- _Task goal_: Among these lines, how many include "import"? Answer only with the number.

- _Data segment_:
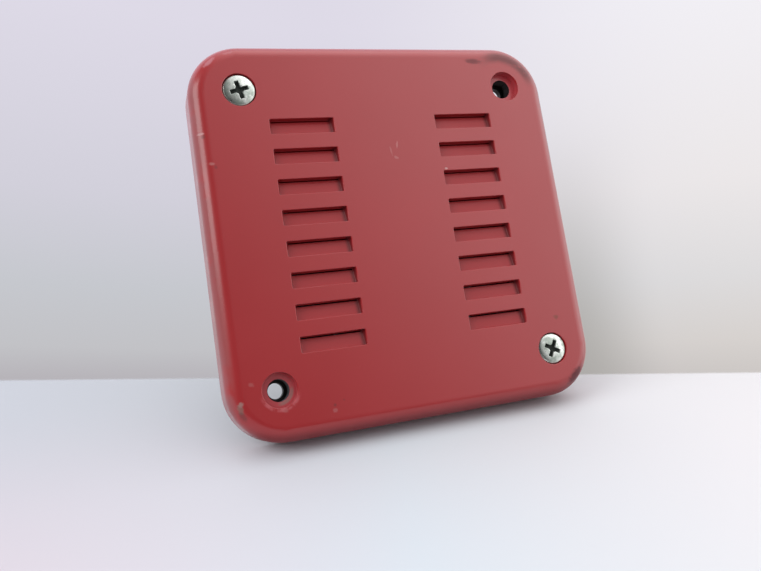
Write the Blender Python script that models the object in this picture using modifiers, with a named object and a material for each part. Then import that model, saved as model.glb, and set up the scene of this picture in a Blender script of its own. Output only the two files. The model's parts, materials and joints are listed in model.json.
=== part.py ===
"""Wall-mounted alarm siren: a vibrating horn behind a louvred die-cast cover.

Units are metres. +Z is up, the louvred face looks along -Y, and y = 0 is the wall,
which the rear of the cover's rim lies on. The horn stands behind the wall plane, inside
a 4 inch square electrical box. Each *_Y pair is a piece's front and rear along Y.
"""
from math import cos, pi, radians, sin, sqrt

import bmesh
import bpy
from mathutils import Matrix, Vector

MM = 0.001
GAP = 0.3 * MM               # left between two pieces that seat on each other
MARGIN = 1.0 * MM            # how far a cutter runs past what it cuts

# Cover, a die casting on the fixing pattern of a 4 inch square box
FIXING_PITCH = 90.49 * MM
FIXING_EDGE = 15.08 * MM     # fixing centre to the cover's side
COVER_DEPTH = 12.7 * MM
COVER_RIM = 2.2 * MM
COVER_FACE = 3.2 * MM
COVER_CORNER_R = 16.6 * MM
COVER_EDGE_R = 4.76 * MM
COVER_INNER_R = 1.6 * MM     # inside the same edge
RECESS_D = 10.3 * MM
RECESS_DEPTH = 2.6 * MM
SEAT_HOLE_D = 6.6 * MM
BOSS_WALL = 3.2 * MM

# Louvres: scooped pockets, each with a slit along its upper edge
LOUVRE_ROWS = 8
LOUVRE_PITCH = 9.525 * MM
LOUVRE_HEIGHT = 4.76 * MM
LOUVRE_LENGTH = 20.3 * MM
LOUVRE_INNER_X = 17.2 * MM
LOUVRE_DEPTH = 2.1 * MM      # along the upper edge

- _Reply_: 5